What is required
Track down the lines that contain "Blender" and copy them.

(Collected data entries)
· · · ·
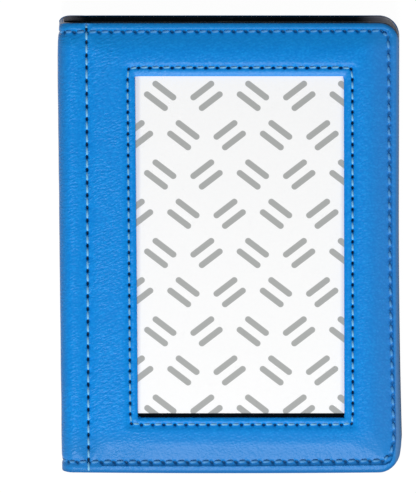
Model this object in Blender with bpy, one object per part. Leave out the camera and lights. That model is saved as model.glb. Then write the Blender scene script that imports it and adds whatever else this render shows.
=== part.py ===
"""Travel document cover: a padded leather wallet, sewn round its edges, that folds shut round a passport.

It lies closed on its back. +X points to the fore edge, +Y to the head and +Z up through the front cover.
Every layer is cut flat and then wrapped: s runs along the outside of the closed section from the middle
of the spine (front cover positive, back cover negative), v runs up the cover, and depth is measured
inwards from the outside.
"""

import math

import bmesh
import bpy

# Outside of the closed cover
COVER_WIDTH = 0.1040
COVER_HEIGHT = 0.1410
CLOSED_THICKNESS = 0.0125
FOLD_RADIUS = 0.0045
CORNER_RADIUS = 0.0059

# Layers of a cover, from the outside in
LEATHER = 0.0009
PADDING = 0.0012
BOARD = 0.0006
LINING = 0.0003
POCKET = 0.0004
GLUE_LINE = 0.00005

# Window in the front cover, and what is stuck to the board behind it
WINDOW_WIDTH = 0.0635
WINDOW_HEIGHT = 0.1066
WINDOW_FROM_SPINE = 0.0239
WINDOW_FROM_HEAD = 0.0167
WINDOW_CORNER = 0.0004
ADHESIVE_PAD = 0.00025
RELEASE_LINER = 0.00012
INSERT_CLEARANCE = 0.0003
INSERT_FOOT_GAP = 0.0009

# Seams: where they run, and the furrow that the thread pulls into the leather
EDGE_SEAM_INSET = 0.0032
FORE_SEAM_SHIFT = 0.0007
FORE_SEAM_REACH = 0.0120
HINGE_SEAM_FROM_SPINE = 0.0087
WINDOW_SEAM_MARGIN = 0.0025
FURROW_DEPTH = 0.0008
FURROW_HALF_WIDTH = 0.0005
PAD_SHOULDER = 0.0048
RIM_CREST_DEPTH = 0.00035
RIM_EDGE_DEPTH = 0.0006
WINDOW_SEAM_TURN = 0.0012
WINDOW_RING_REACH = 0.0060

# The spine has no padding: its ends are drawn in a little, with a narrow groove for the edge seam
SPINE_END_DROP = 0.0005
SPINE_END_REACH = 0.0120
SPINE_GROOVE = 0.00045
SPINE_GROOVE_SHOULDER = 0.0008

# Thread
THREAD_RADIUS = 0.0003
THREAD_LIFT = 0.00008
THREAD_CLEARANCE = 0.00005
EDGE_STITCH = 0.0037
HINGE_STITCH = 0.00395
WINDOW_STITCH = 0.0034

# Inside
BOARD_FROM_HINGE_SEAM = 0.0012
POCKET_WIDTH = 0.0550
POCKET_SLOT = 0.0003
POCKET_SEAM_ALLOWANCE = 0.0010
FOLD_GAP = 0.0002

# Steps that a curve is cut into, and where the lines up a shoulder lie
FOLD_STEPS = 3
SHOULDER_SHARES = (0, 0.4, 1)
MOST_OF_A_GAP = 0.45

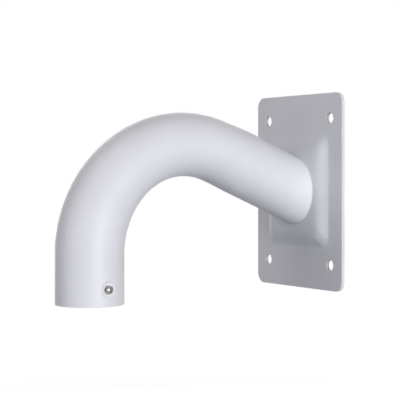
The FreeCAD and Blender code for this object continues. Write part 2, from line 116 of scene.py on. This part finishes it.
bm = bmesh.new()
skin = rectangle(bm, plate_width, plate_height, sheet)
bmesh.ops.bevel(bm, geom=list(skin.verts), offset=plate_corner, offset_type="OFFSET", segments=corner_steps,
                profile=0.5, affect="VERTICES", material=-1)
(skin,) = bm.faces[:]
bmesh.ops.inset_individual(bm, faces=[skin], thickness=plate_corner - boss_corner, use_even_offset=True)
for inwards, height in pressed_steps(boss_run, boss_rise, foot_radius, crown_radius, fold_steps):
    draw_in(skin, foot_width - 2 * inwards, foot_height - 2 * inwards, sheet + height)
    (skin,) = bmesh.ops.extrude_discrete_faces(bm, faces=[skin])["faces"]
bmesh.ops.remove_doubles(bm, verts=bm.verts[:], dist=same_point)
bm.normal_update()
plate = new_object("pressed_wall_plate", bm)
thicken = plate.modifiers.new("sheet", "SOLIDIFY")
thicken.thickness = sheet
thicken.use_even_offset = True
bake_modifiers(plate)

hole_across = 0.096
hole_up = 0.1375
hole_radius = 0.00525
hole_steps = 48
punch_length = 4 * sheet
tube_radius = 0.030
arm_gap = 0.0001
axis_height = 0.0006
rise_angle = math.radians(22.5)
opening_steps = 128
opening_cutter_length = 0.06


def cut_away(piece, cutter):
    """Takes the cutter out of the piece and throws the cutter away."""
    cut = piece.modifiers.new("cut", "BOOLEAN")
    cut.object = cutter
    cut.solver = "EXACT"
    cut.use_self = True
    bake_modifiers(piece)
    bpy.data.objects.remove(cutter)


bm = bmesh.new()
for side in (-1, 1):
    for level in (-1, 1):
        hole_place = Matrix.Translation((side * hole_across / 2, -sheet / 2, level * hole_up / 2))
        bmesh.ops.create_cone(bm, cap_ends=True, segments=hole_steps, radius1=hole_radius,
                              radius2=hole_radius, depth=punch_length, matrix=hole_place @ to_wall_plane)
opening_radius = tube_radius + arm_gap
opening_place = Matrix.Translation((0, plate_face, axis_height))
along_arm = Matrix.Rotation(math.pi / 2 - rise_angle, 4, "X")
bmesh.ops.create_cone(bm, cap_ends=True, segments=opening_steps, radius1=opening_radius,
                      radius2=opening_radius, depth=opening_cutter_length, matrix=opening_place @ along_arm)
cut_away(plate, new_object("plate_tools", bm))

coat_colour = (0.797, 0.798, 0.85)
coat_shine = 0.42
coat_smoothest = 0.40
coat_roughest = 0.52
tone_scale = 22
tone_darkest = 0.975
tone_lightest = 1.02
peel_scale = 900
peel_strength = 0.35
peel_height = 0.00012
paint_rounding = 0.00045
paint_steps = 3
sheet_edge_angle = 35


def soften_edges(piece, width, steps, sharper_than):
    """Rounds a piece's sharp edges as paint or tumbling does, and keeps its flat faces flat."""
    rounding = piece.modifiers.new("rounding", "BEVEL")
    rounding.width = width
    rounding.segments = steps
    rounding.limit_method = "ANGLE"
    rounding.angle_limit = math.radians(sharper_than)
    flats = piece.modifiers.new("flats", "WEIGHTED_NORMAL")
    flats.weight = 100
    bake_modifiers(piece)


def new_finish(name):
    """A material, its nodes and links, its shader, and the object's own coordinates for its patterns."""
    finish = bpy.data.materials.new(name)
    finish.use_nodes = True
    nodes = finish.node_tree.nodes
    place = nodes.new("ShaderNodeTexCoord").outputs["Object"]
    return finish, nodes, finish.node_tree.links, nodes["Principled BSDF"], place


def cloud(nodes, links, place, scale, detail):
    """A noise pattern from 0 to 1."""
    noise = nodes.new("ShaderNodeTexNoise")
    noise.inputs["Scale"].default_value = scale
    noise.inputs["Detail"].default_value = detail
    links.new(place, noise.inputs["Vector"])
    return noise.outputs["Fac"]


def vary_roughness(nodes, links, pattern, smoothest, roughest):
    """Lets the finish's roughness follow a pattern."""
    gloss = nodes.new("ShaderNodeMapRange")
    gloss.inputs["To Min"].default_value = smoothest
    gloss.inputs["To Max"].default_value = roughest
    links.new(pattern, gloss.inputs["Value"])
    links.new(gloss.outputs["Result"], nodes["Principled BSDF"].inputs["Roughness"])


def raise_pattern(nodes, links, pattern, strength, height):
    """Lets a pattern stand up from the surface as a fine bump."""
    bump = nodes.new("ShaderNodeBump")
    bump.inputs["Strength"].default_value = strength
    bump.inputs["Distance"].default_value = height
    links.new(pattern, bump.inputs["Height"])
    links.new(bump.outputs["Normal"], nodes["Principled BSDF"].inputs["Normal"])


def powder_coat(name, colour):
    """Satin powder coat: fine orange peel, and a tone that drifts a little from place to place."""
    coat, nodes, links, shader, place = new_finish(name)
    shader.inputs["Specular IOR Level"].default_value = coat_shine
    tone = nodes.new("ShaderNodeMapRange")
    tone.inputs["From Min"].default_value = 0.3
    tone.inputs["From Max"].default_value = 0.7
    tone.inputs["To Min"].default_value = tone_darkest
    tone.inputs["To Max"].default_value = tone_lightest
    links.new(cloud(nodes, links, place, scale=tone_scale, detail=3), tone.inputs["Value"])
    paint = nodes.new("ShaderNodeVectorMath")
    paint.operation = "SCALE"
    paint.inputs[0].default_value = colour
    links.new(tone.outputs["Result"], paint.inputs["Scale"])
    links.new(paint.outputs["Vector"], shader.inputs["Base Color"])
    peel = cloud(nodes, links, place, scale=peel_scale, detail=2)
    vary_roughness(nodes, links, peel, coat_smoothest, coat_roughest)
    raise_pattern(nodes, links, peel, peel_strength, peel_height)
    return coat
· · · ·
Answer to this task
Model this object in Blender with bpy, one object per part. Leave out the camera and lights. That model is saved as model.glb. Then write the Blender scene script that imports it and adds whatever else this render shows.
The FreeCAD and Blender code for this object continues. Write part 2, from line 116 of scene.py on. This part finishes it.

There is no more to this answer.